• To do:
Reproduce exactly the lines from the top of the records below through the line holding "recess_height = 190".

Records with modeling code
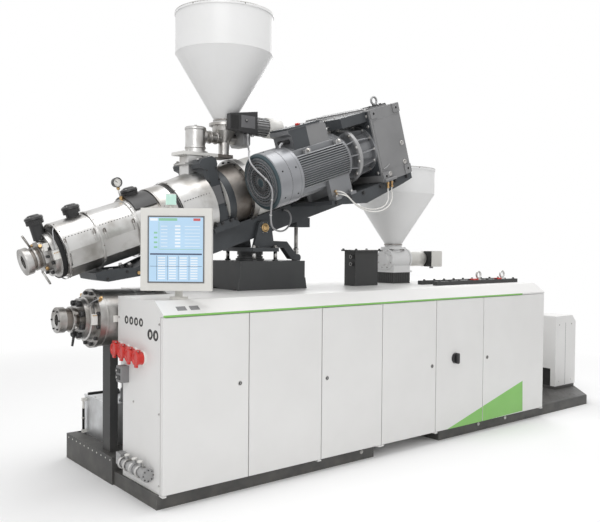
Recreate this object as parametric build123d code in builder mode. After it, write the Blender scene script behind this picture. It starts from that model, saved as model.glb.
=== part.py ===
from build123d import *
from math import cos, pi, radians, sin, tan
import os

os.makedirs("parts", exist_ok=True)

# X runs along the machine from its die end, Y goes from front to back with
# zero on the extrusion axis, Z is up from the floor. All sizes in mm.

# Cabinet
cabinet_length = 4127
front_y = -850
back_y = 640
plinth_height = 94
door_top = 1206
roof_top = 1300
slope_depth = 112
roof_lip = 14
door_widths = [645, 645, 621, 637, 635]
door_swings = ["left", "right", "right", "left", "left", "right"]
door_thickness = 32
door_gap = 4
door_clearance = 8
door_edge = 2
hinge_inset = (10, 8)
hinge_pin_radius = 5
hinge_pin_length = 14
hinge_lug = 16
pin_clearance = 0.05
pin_clearance_end = 2
bay_depth = 240
bay_post = 24
bay_sill = 40
end_room_length = 420
end_plate = 12
end_lower_depth = 560
end_step_z = 935
stripe_inset = 367
stripe_height = 12
stripe_thickness = 3
switch_inset = 245
switch_z = 699
switch_shaft_radius = 8
switch_dial_radius = 42
switch_dial_thickness = 14
switch_grip_length = 92
switch_grip_width = 30
switch_grip_height = 26
ports_start = 300
port_pitch = 70
port_drop = 56
large_ports_start = 100
large_port_pitch = 75
large_port_drop = 121
port_radius = 24
large_port_radius = 30

# Plinths, platform and rear cover
plinth_setback = 50
front_plinth_end = 1876
rear_plinth_start = 2650
platform_length = 901
platform_back = -450
grating_thickness = 4
grating_edge = 6
cover_gap = 863
cover_length = 395
cover_top = 895
cover_base = 36
cover_chamfer = 70
recess_depth = 200
recess_height = 190

# Roof fittings
rail_start = 2900
rail_width = 50
rail_height = 36
rail_front = 300
rail_pitch = 180
eye_from_end = (601, 232)
eye_radius = 30
eye_bar = 9
stand_x = (2215, 2490)
stand_front = -210
stand_depth = 141
stand_height = 304
stand_plate = 12
stand_overhang = 22
stand_boss_radius = 18
stand_boss_inset = 40
stand_boss_drops = (48, 112)

# Lower extruder
lower_axis_z = 1137
lower_cover_radius = 198
barrel_gap = 12
lower_flange_x = -119
lower_flange_thickness = 30
lower_flange_radius = 205
adapter_radius = 150
lower_neck_radius = 74
lower_ring_x = -354
lower_ring_radius = 88
lower_ring_length = 50
lower_bore = 40
bore_groove = 9
groove_count = 8
adapter_length = 80
vent_count = 6
vent_start = 262
vent_pitch = 20
vent_width = 10
vent_length = 46
vent_depth = 8
vent_angle = 24
support_x = (10, 70)
support_half_width = 60

# Tank unit
tank_base_x = (-30, 400)
tank_base_y = (-185, 633)
tank_base_height = 190
tray_wall = 8
tray_depth = 8
tank_x = (95, 385)
tank_y = (118, 588)
tank_height = 303
tank_lid = 5
tank_lid_overhang = 4
gauge_radius = 9
valve_x = 170
valve_y = 250
valve_rise = 80
valve_ball_radius = 34
valve_pipe_radius = 18
valve_stem_radius = 8
lever_length = 210
pump_x = 250
pump_y = 190
pump_radius = 40

# End fittings
socket_start = 270
socket_pitch = 108
socket_z = 923
socket_climb = 8
socket_radius = 40
socket_depth = 46
lid_radius = 46
lid_thickness = 12
connector_y = (470, 545)
connector_z = (735, 845)
connector_depth = 60
actuator_plate_y = (490, 560)
actuator_y = (120, 490)
actuator_z = 205
actuator_radius = 38

# Pedestal, lift and trunnion
pedestal_x = (1003, 1640)
pedestal_half_width = 215
pedestal_height = 227
foot_flare = 22
foot_flare_height = 90
gusset = 12
lift_height = 75
foot_plate = 30
column_radius = 14
slewing_radius = 104
pivot_x = 1261
pivot_rise = 159.7
pivot_radius = 22
pin_overhang = 8
side_plate_thickness = 30
side_plate_gap = 6
arm_width = 60
arm_y = -65
arm_reach = 403
knuckle_drop = 52
knuckle_radius = 30
spindle_radius = 15
spindle_length = 330

# Co-extruder, along and out from its own axis
tilt = 18
pivot_along = 1826
pivot_out = -315
beam_half_width = 140
beam_low = -371
beam_top = -215
beam_end = 2750
tray_end = 393
tray_wall_thickness = 14
spindle_hole_gap = 12
cradle_start = 2160
cradle_end = 3085
cradle_y = (-650, 150)
cover_start = 233
cover_radius = 196
cover_wall = 4
cover_one_end = 480
cover_band = 18
cover_two_end = 767
cover_two_radius = 205
cover_three_end = 977
cover_three_radius = 214
cover_four_radius = 232
fold_step = 36
mouth_depth = 26
barrel_flat = 200
ring_along = 1104
ring_gap = 26
cone_end = 1405
cone_radius = 262
die_ring_radius = 88
die_ring_length = 48
die_bore = 45
die_disc_radius = 150
die_disc_offset = 72
die_adapter_radius = 108
die_adapter_length = 46
feed_block_along = (1405, 1525)
feed_block_half_width = 200
feed_block_top = 283
feed_foot_along = (1346, 1576)
feed_foot_height = 62
feed_cap_top = 340
feed_corner = 16
blower_along = (158, 419, 871)
blower_foot = (110, 170, 190)
blower_radius = 58
blower_cap_low = 216
duct_along = (795, 968)
duct_radius = 228
duct_sweep = (25, 55)
neck_radius = 232
flange_along = (1740, 1792)
flange_radius = 266
housing_radius = 244
housing_end = 2720
seam_along = (2052, 2392)
seam_depth = 3
gearbox_length = 345
gearbox_y = (-675, 230)
gearbox_seat = 3
gearbox_top = 377
gearbox_pad = 74
pad_height = 9
gearbox_eye_radius = 30
gearbox_chamfer = 6
pad_hole = 11

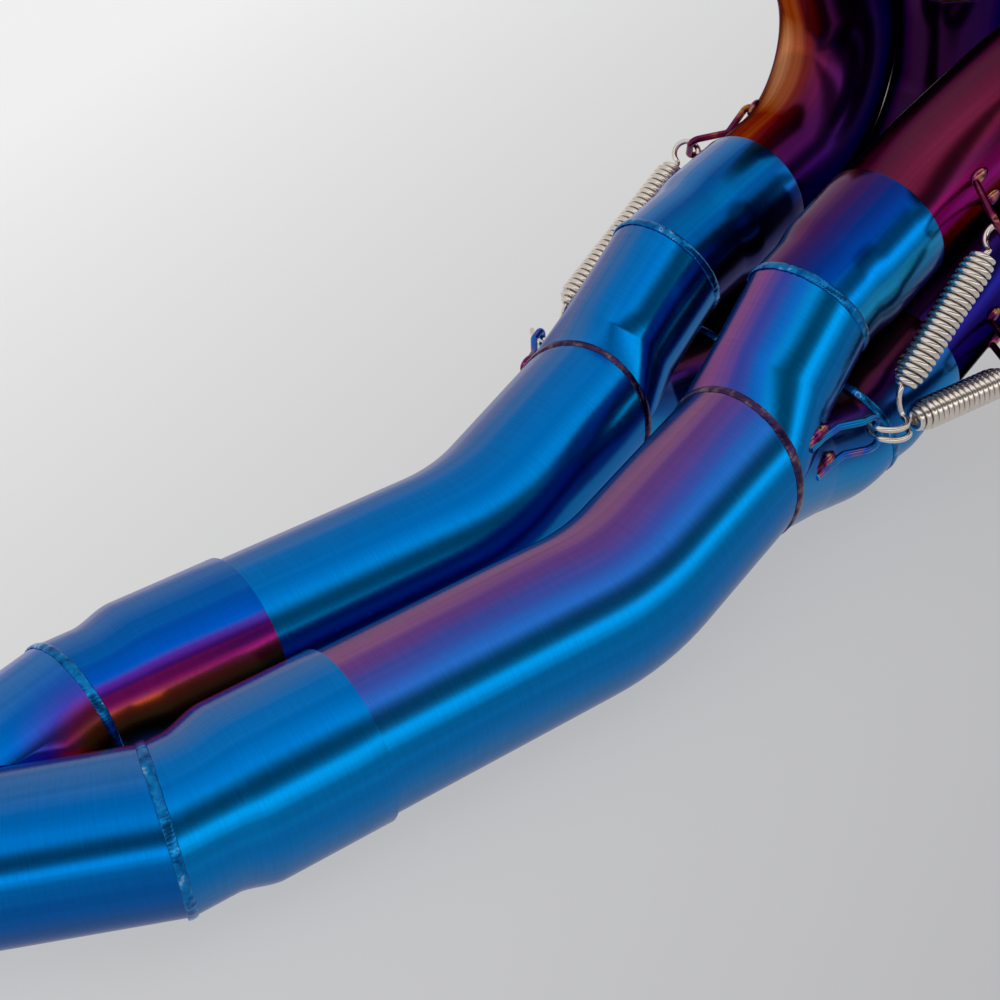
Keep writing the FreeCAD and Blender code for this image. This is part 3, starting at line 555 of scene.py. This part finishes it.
# Header sockets.
# Expanded like the collector sockets, one welded to each branch: the header tubes slip in.
HEADER_GRIP, HEADER_TAPER = 26 * MM, 6.5 * MM
# Near upper socket: heat-blue with a bright painted highlight at level on the near side, dark painted shade over the
# top, and plum towards the far side.
near_socket = tempered_with_painted_light("blued_near_socket_painted_light", [
    (-180, BACK_BLUE), (-110, (0.03, 0.06, 0.24)), (-50, (0.12, 0.16, 0.28)), (-24, (0.05, 0.09, 0.18)),
    (-8, (0.01, 0.13, 0.32)), (6, (0.02, 0.40, 0.80)), (20, (0.0, 0.21, 0.60)), (32, (0.0, 0.22, 0.72)),
    (50, (0.0, 0.05, 0.32)), (64, (0.003, 0.035, 0.26)), (78, (0.022, 0.022, 0.19)), (91, (0.06, 0.015, 0.13)),
    (104, (0.15, 0.035, 0.12)), (118, (0.16, 0.045, 0.10)), (132, (0.04, 0.012, 0.04)), (180, BACK_BLUE)])
# Far upper socket: a darker copy of the heat-blue as painted shade, near black at level on the near side. A painted
# highlight lies just above it, with paler purple over the top.
far_socket = tempered_with_painted_light("blued_far_upper_painted_shade", [
    (-180, BACK_BLUE), (-110, (0.04, 0.08, 0.30)), (-40, (0.04, 0.04, 0.20)), (0, (0.01, 0.01, 0.07)),
    (16, (0.005, 0.03, 0.22)), (28, (0.0, 0.16, 0.56)), (44, (0.0, 0.09, 0.34)), (60, (0.0, 0.15, 0.45)),
    (76, (0.002, 0.10, 0.38)), (92, (0.04, 0.22, 0.58)), (108, (0.22, 0.34, 0.60)), (140, (0.24, 0.20, 0.50)),
    (180, BACK_BLUE)])
header_socket_finish = {("near", "upper"): near_socket, ("far", "upper"): far_socket,
                        ("near", "lower"): lower_branch, ("far", "lower"): lower_branch}
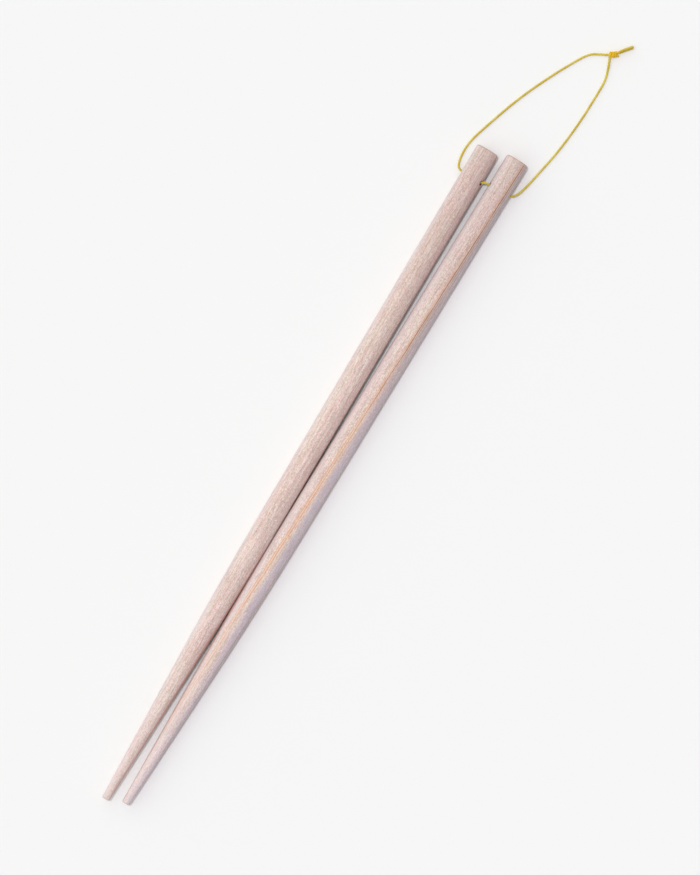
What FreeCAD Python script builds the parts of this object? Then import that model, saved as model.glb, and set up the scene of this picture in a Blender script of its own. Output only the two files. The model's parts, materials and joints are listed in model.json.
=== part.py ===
import FreeCAD, Part
import math
import os
import Sketcher

# A pair of long round wooden chopsticks, tied at the thick ends by a thin cord
# that is threaded through a cross hole in each stick and knotted into a loop.
# The pair lies on a flat surface at Z = 0. The origin is the middle of the two
# sticks' footprint, +X runs from the tips to the thick ends and +Z points up.
# Lengths are in millimetres and angles in degrees.

doc = FreeCAD.newDocument("chopsticks")
sheet = doc.addObject("Spreadsheet::Sheet", "sizes")

DIMENSIONS = [
    # one stick
    ("stick_length", 330.0),
    ("grip_diameter", 10.5),
    ("tip_diameter", 3.6),
    ("taper_length", 140.0),          # from the tip to where the full diameter begins
    ("shoulder_radius", 2100.0),      # the long arc between the taper and the grip
    ("tip_bevel", 0.4),
    ("butt_bevel", 0.5),
    # the cross holes for the cord
    ("hole_diameter", 2.0),
    ("left_hole_distance", 14.2),     # from the thick end, drilled by eye
    ("right_hole_distance", 15.4),
    # how the two sticks lie
    ("left_roll", -22.0),             # turns each hole away from level
    ("right_roll", 18.0),
    ("splay_angle", 0.86),            # between the two axes, which meet past the tips
    ("end_offset", 2.8),              # the right stick lies this much further along
    ("side_clearance", 0.05),         # between the sticks where they lie together
    # the cord and its knot
    ("cord_diameter", 1.0),
    ("knot_diameter", 2.9),
    ("knot_turn_width", 1.2),         # one turn of the cord in the knot, swollen by its bend
    ("knot_crown_width", 0.6),        # the flat of one turn, between its slanted sides
    ("knot_groove_depth", 0.3),       # between two turns
    ("knot_angle", -54.0),            # the knot's axis, seen from above
]
KNOT_TURNS = 3

for row, (alias, number) in enumerate(DIMENSIONS, start=1):
    sheet.set("A%d" % row, alias)
    sheet.set("B%d" % row, str(number))
    sheet.setAlias("B%d" % row, alias)
doc.recompute()


def size(alias):
    return float(sheet.get(alias))


def origin_feature(body, role):
    for feature in body.Origin.OriginFeatures:
        if feature.Role == role:
            return feature
    raise ValueError("no origin feature " + role)


def new_sketch(body, name, role):
    sketch = body.newObject("Sketcher::SketchObject", name)
    sketch.AttachmentSupport = (origin_feature(body, role), [""])
    sketch.MapMode = "FlatFace"
    return sketch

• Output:
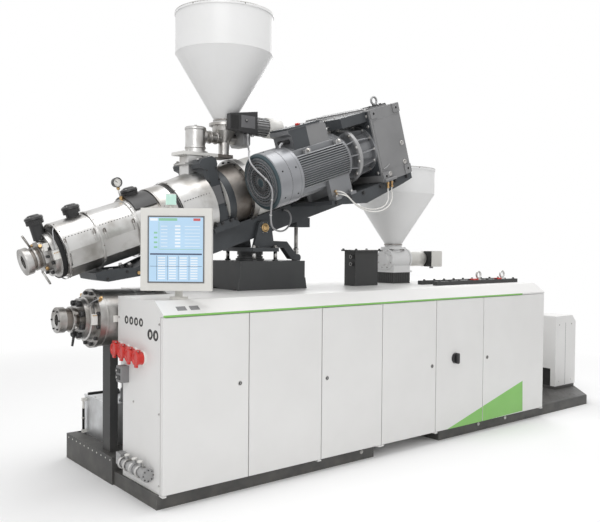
Recreate this object as parametric build123d code in builder mode. After it, write the Blender scene script behind this picture. It starts from that model, saved as model.glb.
=== part.py ===
from build123d import *
from math import cos, pi, radians, sin, tan
import os

os.makedirs("parts", exist_ok=True)

# X runs along the machine from its die end, Y goes from front to back with
# zero on the extrusion axis, Z is up from the floor. All sizes in mm.

# Cabinet
cabinet_length = 4127
front_y = -850
back_y = 640
plinth_height = 94
door_top = 1206
roof_top = 1300
slope_depth = 112
roof_lip = 14
door_widths = [645, 645, 621, 637, 635]
door_swings = ["left", "right", "right", "left", "left", "right"]
door_thickness = 32
door_gap = 4
door_clearance = 8
door_edge = 2
hinge_inset = (10, 8)
hinge_pin_radius = 5
hinge_pin_length = 14
hinge_lug = 16
pin_clearance = 0.05
pin_clearance_end = 2
bay_depth = 240
bay_post = 24
bay_sill = 40
end_room_length = 420
end_plate = 12
end_lower_depth = 560
end_step_z = 935
stripe_inset = 367
stripe_height = 12
stripe_thickness = 3
switch_inset = 245
switch_z = 699
switch_shaft_radius = 8
switch_dial_radius = 42
switch_dial_thickness = 14
switch_grip_length = 92
switch_grip_width = 30
switch_grip_height = 26
ports_start = 300
port_pitch = 70
port_drop = 56
large_ports_start = 100
large_port_pitch = 75
large_port_drop = 121
port_radius = 24
large_port_radius = 30

# Plinths, platform and rear cover
plinth_setback = 50
front_plinth_end = 1876
rear_plinth_start = 2650
platform_length = 901
platform_back = -450
grating_thickness = 4
grating_edge = 6
cover_gap = 863
cover_length = 395
cover_top = 895
cover_base = 36
cover_chamfer = 70
recess_depth = 200
recess_height = 190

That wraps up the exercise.